◆ **REQUIREMENT**:
Write out the data again in full, exactly as it reads.

---------- DATA SEGMENT

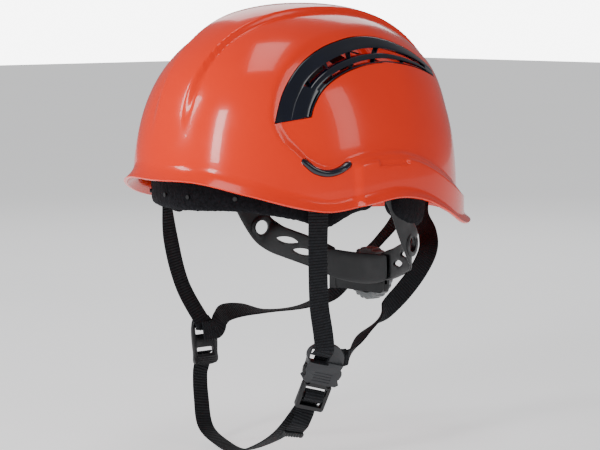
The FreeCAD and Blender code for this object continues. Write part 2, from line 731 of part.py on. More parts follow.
def make_click_spring():
    """Spring tongue in the knob that rides over the ratchet ring's teeth."""
    arc = Part.makeCylinder(11.4, 1.4).cut(Part.makeCylinder(10.6, 1.4))
    arc = arc.cut([Part.makeBox(40, 40, 4, V(-20, -45, -1))])
    nib = Part.makeBox(0.9, 0.8, 1.4, V(-0.45, 11.2, 0))
    foot = Part.makeBox(1.2, 5.0, 1.4, V(10.2, -4.2, 0))
    spring = arc.fuse([nib, foot]).removeSplitter()
    spring.rotate(V(0, 0, 0), V(1, 0, 0), -90)
    spring.translate(V(0, KNOB_Y0 + 1.2, PINION_Z))
    return spring


def make_housing_screws():
    screws = []
    for side in (-1, 1):
        shank = rod((side * SCREW_X, 0, PINION_Z), (0, 1, 0), 1.35, RACK_Y1 + 0.35, HOUSING_Y1)
        head = rod((side * SCREW_X, 0, PINION_Z), (0, 1, 0), 2.2, HOUSING_Y1 + 0.02, HOUSING_Y1 + 1.1)
        drive = rod((side * SCREW_X, 0, PINION_Z), (0, 1, 0), 1.0, HOUSING_Y1 + 0.5, HOUSING_Y1 + 3)
        screws.append(shank.fuse(rod((side * SCREW_X, 0, PINION_Z), (0, 1, 0), 1.35, HOUSING_Y1 - 0.5,
                                     HOUSING_Y1 + 0.5)
                                 ).fuse(head).cut(drive).removeSplitter())
    return Part.makeCompound(screws)


# ---------------------------------------------------------------- chin strap
BUCKLE = Frame((71.85, -42.135, -122.05), (0.3826, 0.8902, -0.2483), (0.837, -0.448, -0.316))
DIVIDER = Frame((-67.0, -41.0, -119.0), (0.06, 1, 0.0), (0.985, -0.06, 0.16))


def down(frame, u, v, n, width=STRAP_WIDTH):
    """Strap station in a fitting's own axes, with v measured downward."""
    return frame.station(u, -v, n, width)


def make_socket():
    """Female half of the side-release buckle: round top with a strap window, then two plates open at the sides."""
    top = [(-14, 2), (-14.6, -2), (-16.6, -6), (-15.6, -11), (-11, -15.2), (-4, -17), (3, -16.6),
           (8.5, -14), (12, -9.5),
           (13.2, -4), (12.4, 0.5), (13.8, 3), (14.2, 6), (12.8, 9), (13.0, 15), (-12.6, 15), (-12.4,
                                                                                               9),
                                                                                               (-14.0, 6)]
    plate = slab([(u, -v) for u, v in top], -3.9, 3.9)
    thin = slab([(-20, 3), (20, 3), (20, 30), (-20, 30)], 1.7, 8)
    thin2 = slab([(-20, 3), (20, 3), (20, 30), (-20, 30)], -8, -1.7)
    plate = plate.cut([thin, thin2])
    window = slab([(-14.6, 9.6), (-13.4, 11.0), (0.2, 11.0), (1.4, 9.6), (1.4, 2.4), (0.2, 1.2),
                   (-12.2, 1.2), (-14.2, 4)], -9, 9)
    channel = box(-20, 20, -30, -1.2, -2.1, 2.1)
    return BUCKLE.place(plate.cut([window, channel]))


def make_plug():
    """Male half: centre tongue and the ladder frame that the chin strap threads through."""
    tongue = box(-2.6, 2.6, -16, -3.0, -1.75, 1.75)
    frame = round_box(-11.2, 11.2, -37.5, -15.4, -2.6, 2.6, 2.0)
    holes = [box(-8.6, 8.6, -24.6, -18.8, -5, 5), box(-8.6, 8.6, -34.4, -28.2, -5, 5)]
    notches = [Part.makeCylinder(2.0, 8, V(side * 8.4, -15.4, -4)) for side in (-1, 1)]
    return BUCKLE.place(tongue.fuse(frame).cut(holes + notches).removeSplitter())


def make_prong(side):
    """Squeezable side arm of the plug; side is +1 at the back edge and -1 at the front edge."""
    points = [(6.6, -15.2), (9.6, -15.2), (11.0, -11.0), (14.6, -9.2), (15.4, -5.0), (14.4, -2.6),
              (11.6, -1.6), (9.8, -2.2),
              (9.6, -9.8)]
    arm = slab([(side * u, v) for u, v in points], -1.7, 1.7)
    hub = Part.makeCylinder(1.85, 3.4, V(side * 8.4, -15.4, -1.7))
    return BUCKLE.place(arm.fuse(hub).removeSplitter())


def make_divider():
    """Right strap divider, opposite the buckle: a rounded plate with windows for its three straps."""
    body = [(-9, -13), (-10.5, -4), (-10.5, 10), (-9.5, 19), (9.5, 19), (11.5, 10), (12.6, 0), (11.5, -8),
            (6.5, -16), (0, -19),
            (-6, -17.5)]
    plate = slab([(u, -v) for u, v in body], -1.6, 1.6)
    foot = box(-9.2, 9.2, -19, -13.2, -2.8, 2.8)
    ribs = [box(-9.5, 9.5, -18.2 + 1.6 * i, -17.4 + 1.6 * i, 2.2, 5) for i in range(3)]
    windows = [box(-8.2, 8.2, 4.2, 9.4, -5, 5), box(-8.2, 8.2, -11.4, -6.2, -5, 5)]
    return DIVIDER.place(plate.fuse(foot).removeSplitter().cut(windows + ribs))


def strap(stations, count=32):
    return ribbon(stations, STRAP_THICK, count)


def wide(x, y, z, nx, ny, nz):
    return (x, y, z, nx, ny, nz, STRAP_WIDTH)


def make_front_strap_left():
    end = [down(BUCKLE, -6.6, -13.5, 5.0), down(BUCKLE, -6.6, -9.0, 3.9), down(BUCKLE, -6.6, -6.6, 0.9)]
    start = [wide(86.2, -62, 8, 1, -0.5, 0), wide(86.0, -62, -6, 1, -0.5, 0),
             wide(84.4, -61, -40, 1, -0.4, 0),
             wide(80.6, -56, -76, 0.97, -0.42, -0.1), wide(79.4, -50.8, -98, 0.87, -0.45, -0.2)]
    return strap(start + end)


def make_rear_strap_left():
    start = [down(BUCKLE, -7.5, -5.6, -5.0), down(BUCKLE, 3, -5.4, -5.2), down(BUCKLE, 12, -5.0, -6.4),
             down(BUCKLE, 16.5, -5.4, -8.0)]
    rest = [wide(75.0, -21.5, -118.5, 0.7, -0.4, -0.5), wide(72.0, -11, -112.5, 0.5, -0.2, -0.8),
            wide(67, 3, -104.5, 0.35, 0.2, -0.9), wide(60.5, 23, -98, 0.55, 0.05, -0.75),
            wide(57.5, 37, -90, 0.73, -0.5, -0.3), wide(59, 54, -77, 0.85, -0.5, 0.0),
            wide(60, 70, -62, 0.93, -0.3, 0.2), wide(56, 84, -48, 0.8, -0.45, 0.4),
            wide(43, 97, -37, 0.3, -0.75, 0.6), wide(24, 110, -28, 0, -0.85, 0.5),
            wide(14, 120.5, -18, 0, -0.95, 0.3), wide(13, 125.4, -9, 0, -1, 0),
            wide(13, 125.8, 2, 0, -1, 0)]
    return strap(start + rest, 60)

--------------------

◆ **THE ANSWER**:
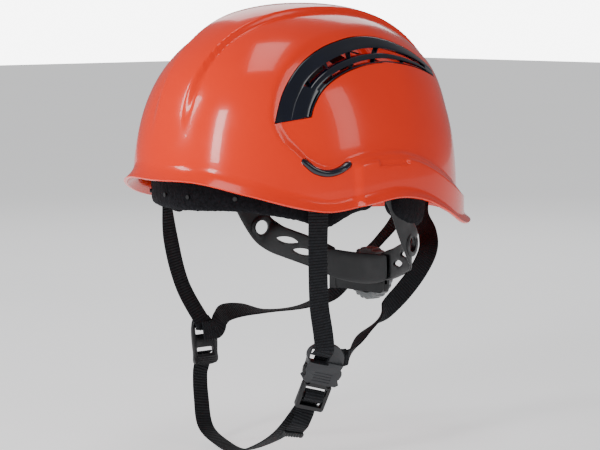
The FreeCAD and Blender code for this object continues. Write part 2, from line 731 of part.py on. More parts follow.
def make_click_spring():
    """Spring tongue in the knob that rides over the ratchet ring's teeth."""
    arc = Part.makeCylinder(11.4, 1.4).cut(Part.makeCylinder(10.6, 1.4))
    arc = arc.cut([Part.makeBox(40, 40, 4, V(-20, -45, -1))])
    nib = Part.makeBox(0.9, 0.8, 1.4, V(-0.45, 11.2, 0))
    foot = Part.makeBox(1.2, 5.0, 1.4, V(10.2, -4.2, 0))
    spring = arc.fuse([nib, foot]).removeSplitter()
    spring.rotate(V(0, 0, 0), V(1, 0, 0), -90)
    spring.translate(V(0, KNOB_Y0 + 1.2, PINION_Z))
    return spring


def make_housing_screws():
    screws = []
    for side in (-1, 1):
        shank = rod((side * SCREW_X, 0, PINION_Z), (0, 1, 0), 1.35, RACK_Y1 + 0.35, HOUSING_Y1)
        head = rod((side * SCREW_X, 0, PINION_Z), (0, 1, 0), 2.2, HOUSING_Y1 + 0.02, HOUSING_Y1 + 1.1)
        drive = rod((side * SCREW_X, 0, PINION_Z), (0, 1, 0), 1.0, HOUSING_Y1 + 0.5, HOUSING_Y1 + 3)
        screws.append(shank.fuse(rod((side * SCREW_X, 0, PINION_Z), (0, 1, 0), 1.35, HOUSING_Y1 - 0.5,
                                     HOUSING_Y1 + 0.5)
                                 ).fuse(head).cut(drive).removeSplitter())
    return Part.makeCompound(screws)


# ---------------------------------------------------------------- chin strap
BUCKLE = Frame((71.85, -42.135, -122.05), (0.3826, 0.8902, -0.2483), (0.837, -0.448, -0.316))
DIVIDER = Frame((-67.0, -41.0, -119.0), (0.06, 1, 0.0), (0.985, -0.06, 0.16))


def down(frame, u, v, n, width=STRAP_WIDTH):
    """Strap station in a fitting's own axes, with v measured downward."""
    return frame.station(u, -v, n, width)


def make_socket():
    """Female half of the side-release buckle: round top with a strap window, then two plates open at the sides."""
    top = [(-14, 2), (-14.6, -2), (-16.6, -6), (-15.6, -11), (-11, -15.2), (-4, -17), (3, -16.6),
           (8.5, -14), (12, -9.5),
           (13.2, -4), (12.4, 0.5), (13.8, 3), (14.2, 6), (12.8, 9), (13.0, 15), (-12.6, 15), (-12.4,
                                                                                               9),
                                                                                               (-14.0, 6)]
    plate = slab([(u, -v) for u, v in top], -3.9, 3.9)
    thin = slab([(-20, 3), (20, 3), (20, 30), (-20, 30)], 1.7, 8)
    thin2 = slab([(-20, 3), (20, 3), (20, 30), (-20, 30)], -8, -1.7)
    plate = plate.cut([thin, thin2])
    window = slab([(-14.6, 9.6), (-13.4, 11.0), (0.2, 11.0), (1.4, 9.6), (1.4, 2.4), (0.2, 1.2),
                   (-12.2, 1.2), (-14.2, 4)], -9, 9)
    channel = box(-20, 20, -30, -1.2, -2.1, 2.1)
    return BUCKLE.place(plate.cut([window, channel]))


def make_plug():
    """Male half: centre tongue and the ladder frame that the chin strap threads through."""
    tongue = box(-2.6, 2.6, -16, -3.0, -1.75, 1.75)
    frame = round_box(-11.2, 11.2, -37.5, -15.4, -2.6, 2.6, 2.0)
    holes = [box(-8.6, 8.6, -24.6, -18.8, -5, 5), box(-8.6, 8.6, -34.4, -28.2, -5, 5)]
    notches = [Part.makeCylinder(2.0, 8, V(side * 8.4, -15.4, -4)) for side in (-1, 1)]
    return BUCKLE.place(tongue.fuse(frame).cut(holes + notches).removeSplitter())


def make_prong(side):
    """Squeezable side arm of the plug; side is +1 at the back edge and -1 at the front edge."""
    points = [(6.6, -15.2), (9.6, -15.2), (11.0, -11.0), (14.6, -9.2), (15.4, -5.0), (14.4, -2.6),
              (11.6, -1.6), (9.8, -2.2),
              (9.6, -9.8)]
    arm = slab([(side * u, v) for u, v in points], -1.7, 1.7)
    hub = Part.makeCylinder(1.85, 3.4, V(side * 8.4, -15.4, -1.7))
    return BUCKLE.place(arm.fuse(hub).removeSplitter())


def make_divider():
    """Right strap divider, opposite the buckle: a rounded plate with windows for its three straps."""
    body = [(-9, -13), (-10.5, -4), (-10.5, 10), (-9.5, 19), (9.5, 19), (11.5, 10), (12.6, 0), (11.5, -8),
            (6.5, -16), (0, -19),
            (-6, -17.5)]
    plate = slab([(u, -v) for u, v in body], -1.6, 1.6)
    foot = box(-9.2, 9.2, -19, -13.2, -2.8, 2.8)
    ribs = [box(-9.5, 9.5, -18.2 + 1.6 * i, -17.4 + 1.6 * i, 2.2, 5) for i in range(3)]
    windows = [box(-8.2, 8.2, 4.2, 9.4, -5, 5), box(-8.2, 8.2, -11.4, -6.2, -5, 5)]
    return DIVIDER.place(plate.fuse(foot).removeSplitter().cut(windows + ribs))


def strap(stations, count=32):
    return ribbon(stations, STRAP_THICK, count)


def wide(x, y, z, nx, ny, nz):
    return (x, y, z, nx, ny, nz, STRAP_WIDTH)


def make_front_strap_left():
    end = [down(BUCKLE, -6.6, -13.5, 5.0), down(BUCKLE, -6.6, -9.0, 3.9), down(BUCKLE, -6.6, -6.6, 0.9)]
    start = [wide(86.2, -62, 8, 1, -0.5, 0), wide(86.0, -62, -6, 1, -0.5, 0),
             wide(84.4, -61, -40, 1, -0.4, 0),
             wide(80.6, -56, -76, 0.97, -0.42, -0.1), wide(79.4, -50.8, -98, 0.87, -0.45, -0.2)]
    return strap(start + end)


def make_rear_strap_left():
    start = [down(BUCKLE, -7.5, -5.6, -5.0), down(BUCKLE, 3, -5.4, -5.2), down(BUCKLE, 12, -5.0, -6.4),
             down(BUCKLE, 16.5, -5.4, -8.0)]
    rest = [wide(75.0, -21.5, -118.5, 0.7, -0.4, -0.5), wide(72.0, -11, -112.5, 0.5, -0.2, -0.8),
            wide(67, 3, -104.5, 0.35, 0.2, -0.9), wide(60.5, 23, -98, 0.55, 0.05, -0.75),
            wide(57.5, 37, -90, 0.73, -0.5, -0.3), wide(59, 54, -77, 0.85, -0.5, 0.0),
            wide(60, 70, -62, 0.93, -0.3, 0.2), wide(56, 84, -48, 0.8, -0.45, 0.4),
            wide(43, 97, -37, 0.3, -0.75, 0.6), wide(24, 110, -28, 0, -0.85, 0.5),
            wide(14, 120.5, -18, 0, -0.95, 0.3), wide(13, 125.4, -9, 0, -1, 0),
            wide(13, 125.8, 2, 0, -1, 0)]
    return strap(start + rest, 60)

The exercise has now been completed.